### [Your task]
Return exactly the listing's lines, from its first line to the line holding "const FLOOR_HEIGHT = 7.2;", ends included.

── Information provided

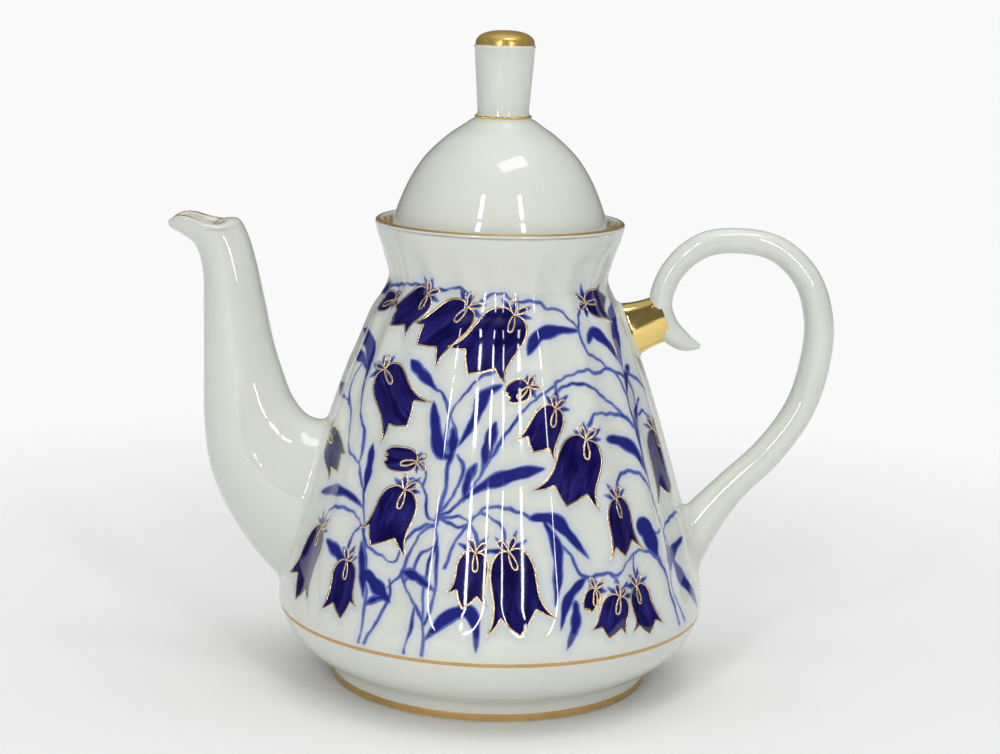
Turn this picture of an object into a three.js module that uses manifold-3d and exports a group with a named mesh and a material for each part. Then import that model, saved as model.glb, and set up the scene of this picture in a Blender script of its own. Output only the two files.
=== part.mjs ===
// A fluted porcelain teapot with a lift-off lid, in millimetres, +Z up.
// The origin is the centre of the foot on the table. The spout points to -X, the
// handle to +X, and the pot stands on z = 0.

import * as THREE from 'three';
import { mergeVertices } from 'three/addons/utils/BufferGeometryUtils.js';
import Module from 'manifold-3d';

const wasm = await Module();
wasm.setup();

// ---------------------------------------------------------------- driving dimensions

const WALL = 3.2;                 // thickness of the cast body wall
const LUTING_GAP = 0.3;           // slip line between pieces that are stuck on before firing

const FOOT_RADIUS = 46.4;
const FOOT_HEIGHT = 6.2;          // up to the faint step under the bowl
const FOOT_RING_WIDTH = 4.2;      // unglazed ring the pot stands on
const FOOT_RECESS = 2.6;          // depth of the hollow inside the foot ring
const FOOT_RECESS_SLOPE = 1;      // how far the hollow's side leans in
const BELLY_RADIUS = 61.9;
const WAIST_RADIUS = 31.3;        // narrowest place, below the flared neck
const RIM_RADIUS = 35.4;
const RIM_HEIGHT = 134;
const RIM_ROUNDING = 0.8;
const MOUTH_RUN_OUT = 1;          // how far the cavity is cut past the rim
const MOUTH_FLARE = 1.5;          // how much the cavity widens over its last part
const FLOOR_HEIGHT = 7.2;         // inside bottom of the pot

const FLUTE_COUNT = 20;
const FLUTE_DEPTH = 0.022;        // fraction of the radius at that height
const FLUTE_START = 27;           // lowest point of the scooped ends
const FLUTE_SCOOP = 7;            // how much higher a scoop begins beside its ridge
const FLUTE_RUN_IN = 9;           // height over which a flute reaches its depth
const FLUTE_END = 131;            // flutes die away under the rim
const FLUTE_RUN_OUT = 9;
const RIDGE_ROUNDING = 0.16;      // softness of the ridges between flutes

const SPOUT_WALL = 2.4;
const SPOUT_SHOULDER = 2.8;       // extra wall at the lip, on the side towards the pot
const SPOUT_BORE_RUN_OUT = 1.5;   // how far the bore is cut past the lip
const SPOUT_LIP_WAVE = 3.4;       // rise and dip of the pouring lip
const SPOUT_BEAK = 0.42;          // how much the lip narrows towards its pouring end
const SPOUT_LIP_START = 0.72;     // part of the spout's length where the lip begins

const STRAINER_HOLE_RADIUS = 2;
const STRAINER_PITCH = 7.5;
const STRAINER_HEIGHT = 53;
const STRAINER_DEPTH = 8;         // from the belly's radius in to the middle of the drilled holes
const STRAINER_DRILL_LENGTH = 24;
const STRAINER_OUTER_HOLES = 6;

const HANDLE_BREADTH = 1.08;      // breadth of the handle's section over its thickness

const LID_RADIUS = 31;            // widest ring of the dome
const LID_WALL = 3;
const LID_EQUATOR_HEIGHT = 129.9; // widest ring of the seated lid, 0.3 mm clear of the flared neck
const LID_EDGE_RADIUS = 5;        // rounding under the dome
const LID_EDGE_START = -22;       // degrees, where that rounding begins
const LID_HOLLOW_START = 9;       // height above the widest ring where the hollow follows the dome
const COLLAR_TOP_RADIUS = 24.6;
const COLLAR_BOTTOM_RADIUS = 23.2;
const COLLAR_DEPTH = 25.5;        // from the widest ring down to the collar's lower end
const COLLAR_WALL = 2.6;
const COLLAR_CHAMFER = 0.8;
const COLLAR_SHOULDER = 0.9;      // from the dome's edge down to the top of the collar
const VENT_RADIUS = 1.6;
const VENT_TILT = 57;             // degrees above the horizon, at the back of the dome

const KNOB_BASE_RADIUS = 7.4;
const KNOB_TOP_RADIUS = 8.7;
const KNOB_HEIGHT = 52.2;         // top of the cone above the lid's widest ring
const KNOB_CAP_HEIGHT = 4.4;
const KNOB_BASE_ROUNDING = 0.5;
const KNOB_TOP_ROUNDING = 0.5;

// Sides round each turned or bent piece, and rows along its length.
const BODY_SIDES = 4 * FLUTE_COUNT;
const BODY_ROWS = 20;
const CAVITY_ROWS = 13;
const SPOUT_SIDES = 24;
const SPOUT_ROWS = 20;
const HANDLE_SIDES = 14;
const HANDLE_ROWS = 40;
const BRIDGE_SIDES = 28;
const BRIDGE_ROWS = 8;
const LID_SIDES = 48;
const KNOB_SIDES = 32;
const CAP_ROWS = 6;
const HOLE_SIDES = 12;

// ---------------------------------------------------------------- profiles, as [radius, height]

const BODY_PROFILE = [
  [FOOT_RADIUS + 0.3, FOOT_HEIGHT], [51.7, 8.4], [58.2, 14.2], [61.6, 21.5], [BELLY_RADIUS, 28], [59.4, 40],
  [53.6, 58.7], [49, 73.6], [43.5, 90], [40.2, 98], [36.3, 107.7], [33.2, 112.6],
  [WAIST_RADIUS, 117.5], [32.2, 122], [34.4, 129], [RIM_RADIUS, 133],
];

const CAVITY_PROFILE = [
  [0, FLOOR_HEIGHT], [34, FLOOR_HEIGHT + 0.6], [47, 10.6], [54.4, 15.8], [58.2, 22.5],
  [58.4, 28.5], [56, 40], [50.2, 58.7], [45.6, 73.6], [40.2, 90], [32.9, 107.7],
  [28.3, 117.5], [29.1, 122], [31.4, 129], [33.3, 133],
];

// Each spout station is [x, z] on the under side, [x, z] on the upper side, then half breadth.
const SPOUT_STATIONS = [
  [[-54, 20.7], [-34, 69.2], 17],
  [[-65.8, 31.6], [-47, 73.9], 16],
  [[-75.4, 44.5], [-53.7, 75.5], 14],
  [[-82, 59.2], [-58.2, 80.6], 11.8],
  [[-84, 73], [-61, 87.5], 10.4],
  [[-84.1, 90], [-63.8, 96.4], 9.6],
  [[-84.1, 107], [-66.3, 107.9], 8.9],
  [[-84.4, 118.6], [-69.1, 120.3], 8.4],
  [[-86.7, 125.2], [-71.2, 127.2], 8.3],
  [[-91.3, 128.4], [-72.8, 130.7], 8.6],
  [[-93.5, 129.5], [-73.6, 131.8], 8.8],
  [[-94.2, 130.8], [-74.4, 132.4], 8.8],
];

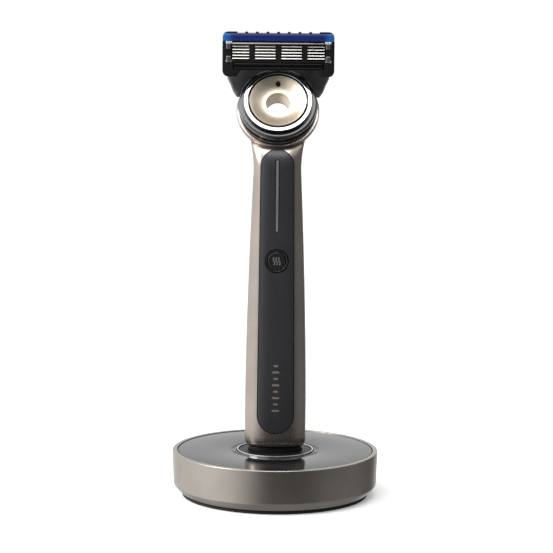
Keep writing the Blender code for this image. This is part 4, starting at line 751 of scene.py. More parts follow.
def make_dock_shell(s, n):
    low, high = span("dock_shell")
    radius, inner = high.x, high.x - s.dock_rim
    foot = radius - s.dock_taper
    ledge = span("dock_top_plate")[0].z - s.clearance
    profile = rounded([
        (radius, high.z, s.dock_edge), (foot, low.z + s.dock_chamfer, 1.4),
        (foot - s.dock_chamfer, low.z, 0.6),
        (foot - s.dock_chamfer - s.dock_rim, low.z, 0.2), (inner, low.z + s.dock_chamfer + s.dock_rim),
        (inner, ledge - s.ledge), (inner - s.ledge, ledge - s.ledge), (inner - s.ledge, ledge),
        (inner, ledge),
        (inner, high.z, s.dock_edge / 2)], 6)
    inlet_low, inlet_high = span("dock_power_inlet")
    gap = s.clearance
    mouth = block((inlet_low.x - gap, inlet_low.y, inlet_low.z - gap),
                  (inlet_high.x + gap, radius + 5, inlet_high.z + gap),
                  s.inlet_round, 4)
    piece("dock_shell_turned", turn(profile, n.round_steps), "dock", "dock", ["dock_shell"],
          cuts=[mouth])


def make_top_plate(s, n):
    low, high = span("dock_top_plate")
    rim, top, hole = high.x, high.z, span("dock_trim_ring")[1].x + s.clearance
    face = [(rim, top, 0.2), (rim, low.z), (hole, low.z), (hole, top, 0.1)]
    for start in (s.groove_first, s.groove_second):
        left, right = hole + start - s.groove_width / 2, hole + start + s.groove_width / 2
        face += [(left, top, 0.05), (left, top - s.groove_depth), (right, top - s.groove_depth),
                 (right, top, 0.05)]
    piece("top_plate_gloss", turn(rounded(face), n.round_steps), "plate", "dock", ["dock_top_plate"])
    low, high = span("dock_trim_ring")
    piece("trim_ring_polished",
          ring_shape(high.x, high.x - s.trim_width, low.z, high.z, 0.18, n.round_steps),
          "chrome", "dock", ["dock_trim_ring"])


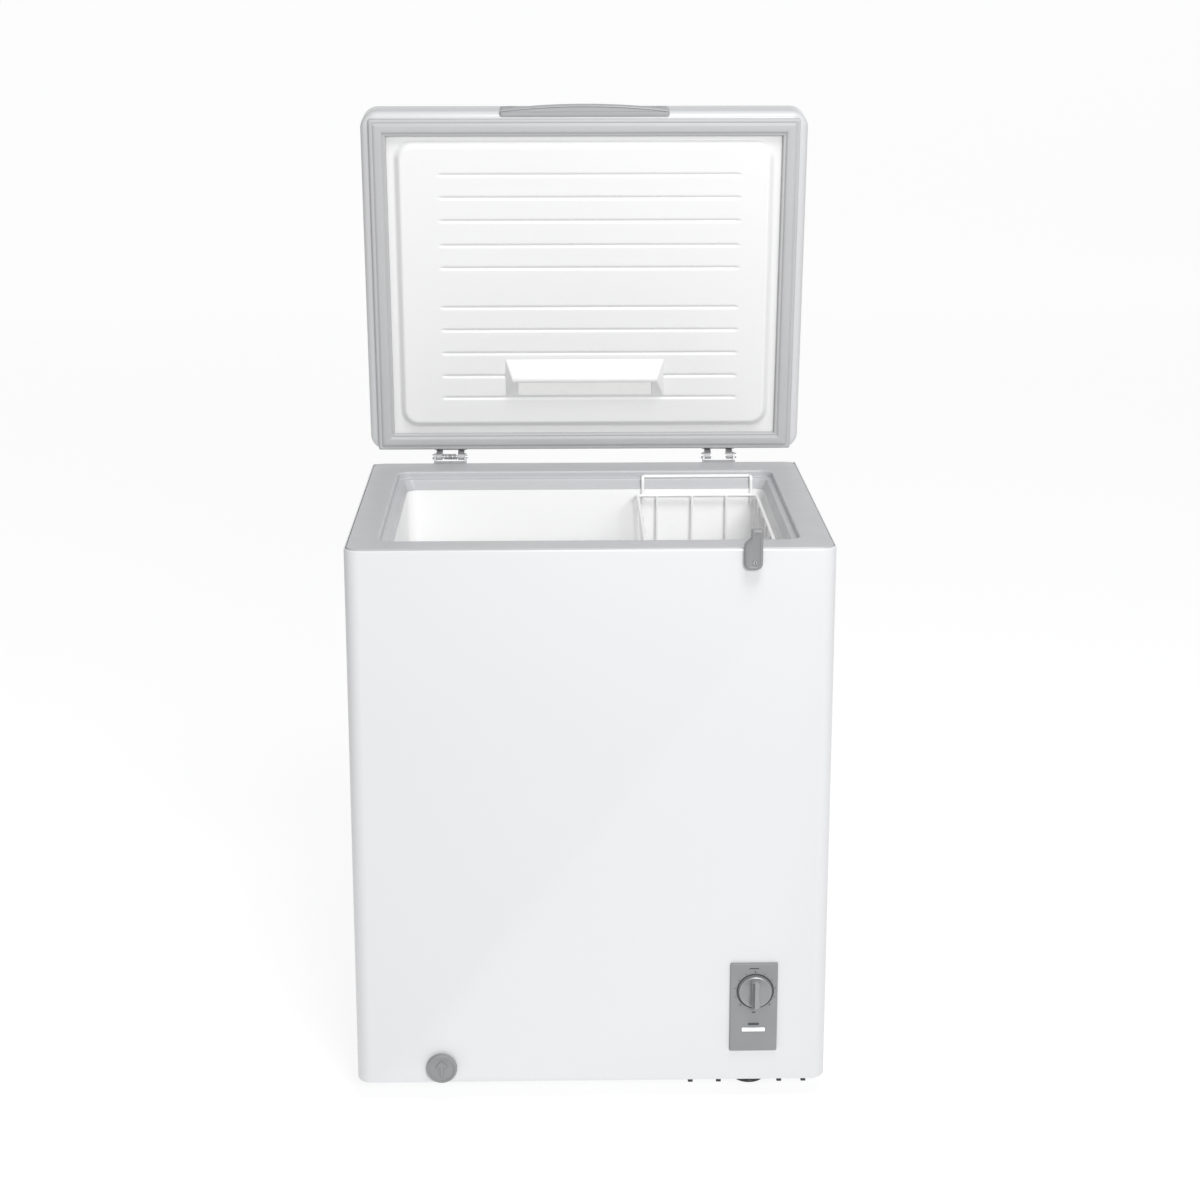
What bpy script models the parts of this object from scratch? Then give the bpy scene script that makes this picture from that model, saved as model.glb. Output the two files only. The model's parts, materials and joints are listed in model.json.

────

### [Completed exercise]
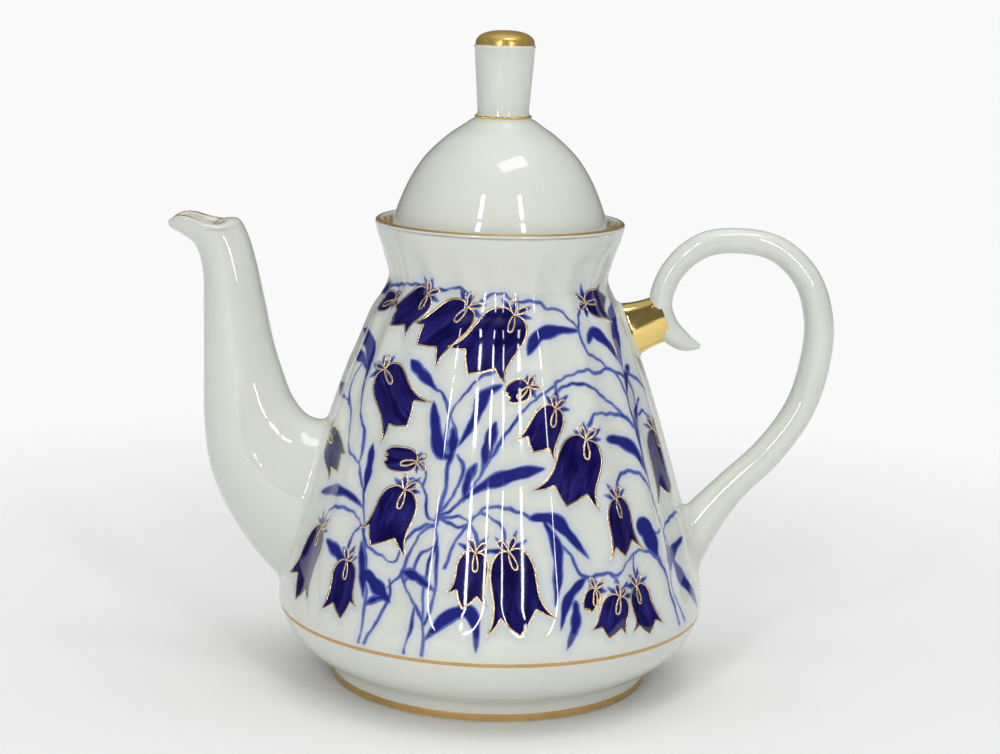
Turn this picture of an object into a three.js module that uses manifold-3d and exports a group with a named mesh and a material for each part. Then import that model, saved as model.glb, and set up the scene of this picture in a Blender script of its own. Output only the two files.
=== part.mjs ===
// A fluted porcelain teapot with a lift-off lid, in millimetres, +Z up.
// The origin is the centre of the foot on the table. The spout points to -X, the
// handle to +X, and the pot stands on z = 0.

import * as THREE from 'three';
import { mergeVertices } from 'three/addons/utils/BufferGeometryUtils.js';
import Module from 'manifold-3d';

const wasm = await Module();
wasm.setup();

// ---------------------------------------------------------------- driving dimensions

const WALL = 3.2;                 // thickness of the cast body wall
const LUTING_GAP = 0.3;           // slip line between pieces that are stuck on before firing

const FOOT_RADIUS = 46.4;
const FOOT_HEIGHT = 6.2;          // up to the faint step under the bowl
const FOOT_RING_WIDTH = 4.2;      // unglazed ring the pot stands on
const FOOT_RECESS = 2.6;          // depth of the hollow inside the foot ring
const FOOT_RECESS_SLOPE = 1;      // how far the hollow's side leans in
const BELLY_RADIUS = 61.9;
const WAIST_RADIUS = 31.3;        // narrowest place, below the flared neck
const RIM_RADIUS = 35.4;
const RIM_HEIGHT = 134;
const RIM_ROUNDING = 0.8;
const MOUTH_RUN_OUT = 1;          // how far the cavity is cut past the rim
const MOUTH_FLARE = 1.5;          // how much the cavity widens over its last part
const FLOOR_HEIGHT = 7.2;         // inside bottom of the pot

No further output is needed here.